As if this set hadn't given us more than most already, another Wilton set has turned-up, only this one has just five figures (the austerity set!), for a two-a-side game with referee, giving us new all-red and all-white strips into the bargain!
 
 
Still sealed, in a charity shop a few weeks ago, I don't know if it's an import, or if someone bought it in the 'States and brought it over here/back here? We have after all looked at it a half-dozen times now, with variations on each issue, what more could be added to the story?
 
From the number of sets we've seen here now, we can begin to conclude the pale green bases, equate to Referees with whistle, so must be the earlier production run/s, while dark green bases should be later sets, with the Ref' turned into another player for single teams of seven.
 
The guy on the ground, and the Number 2 shirt are the ones dropped from this fixture!
 
If you want to see the others - roughly in the order in which they appeared, i.e., the reverse of how they're found if you follow the tags;
 
Wilton - three-a-side 
 
JPW seven-a-side - two teams
(courtesy of Brian Berke, and I only realised, just now, scrolling through all the football posts, they are the same sculpts! Don't know if they are the larger ones or the smaller ones)
 
 
Anniversary House seven-a-side - blue shirts + comparison shot (mixed post)

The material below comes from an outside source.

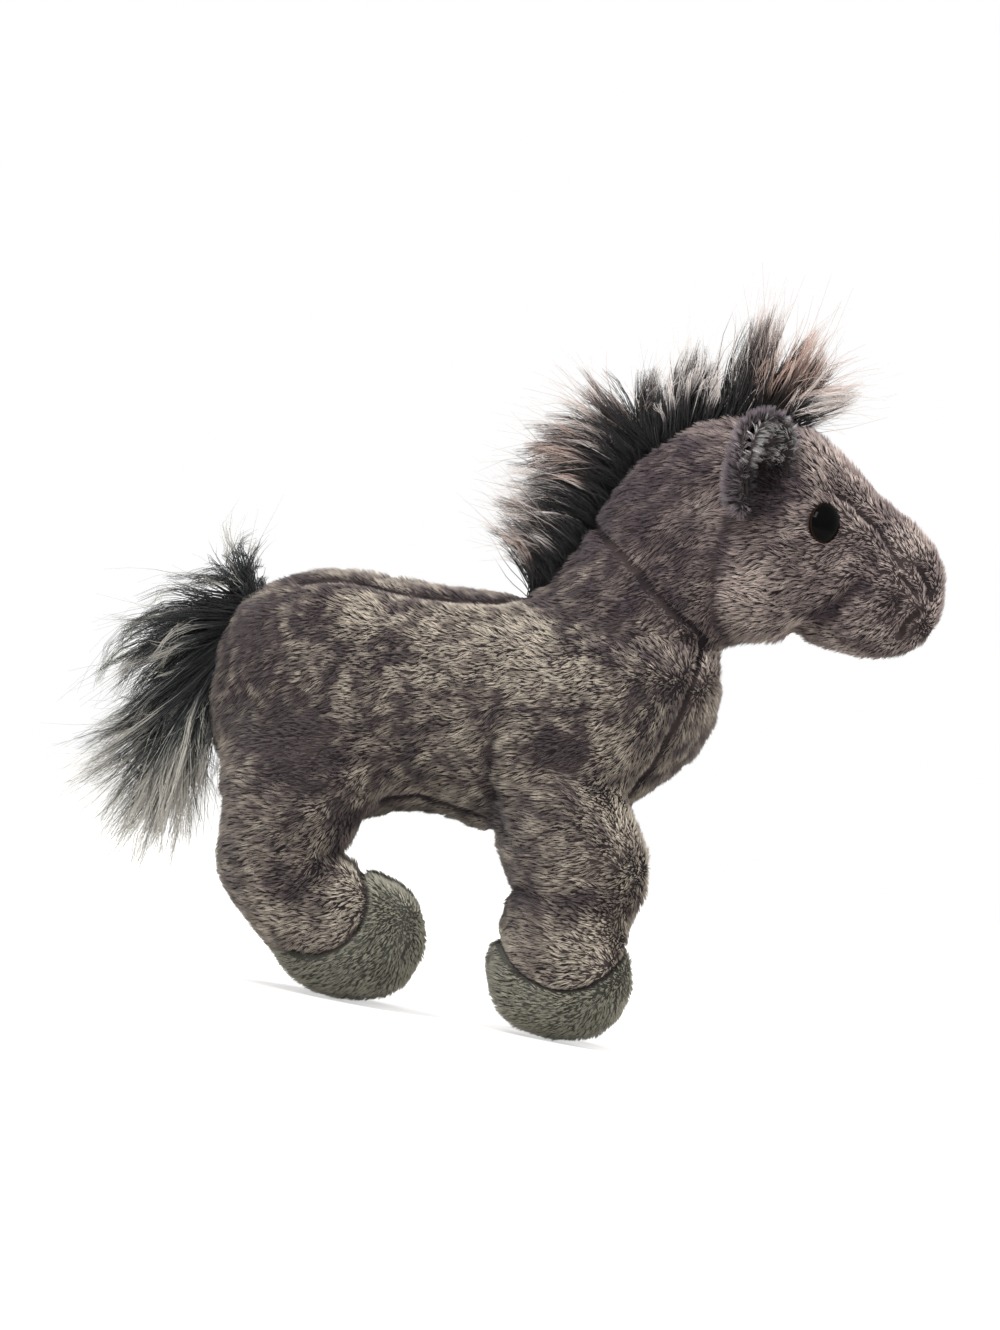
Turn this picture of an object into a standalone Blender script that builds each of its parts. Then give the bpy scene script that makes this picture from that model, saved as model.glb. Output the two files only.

Knightsbridge PME three-a-side - Four white, three black players

Knightsbridge PME three-a-side - Four black, three white players + comparison with the small ones
 
Wilton two-a-side
This post! 
 

 
Kaskey Kids - Similar poses, but not the same
 
So the Anniversary House sets are the dark-green based later issues, still in retail outlets, although the PME and Wilton can also be found, while the JPW were probably a one- or two-season rack-toy presentation. What next? We still need a full set and branding for the smaller figures, clearly from the same source, as they are the same colours/materials.
 
Fourteen teams, nine examples, seven posts, four brands, three team configurations, two versions of the referee sculpt, all one set!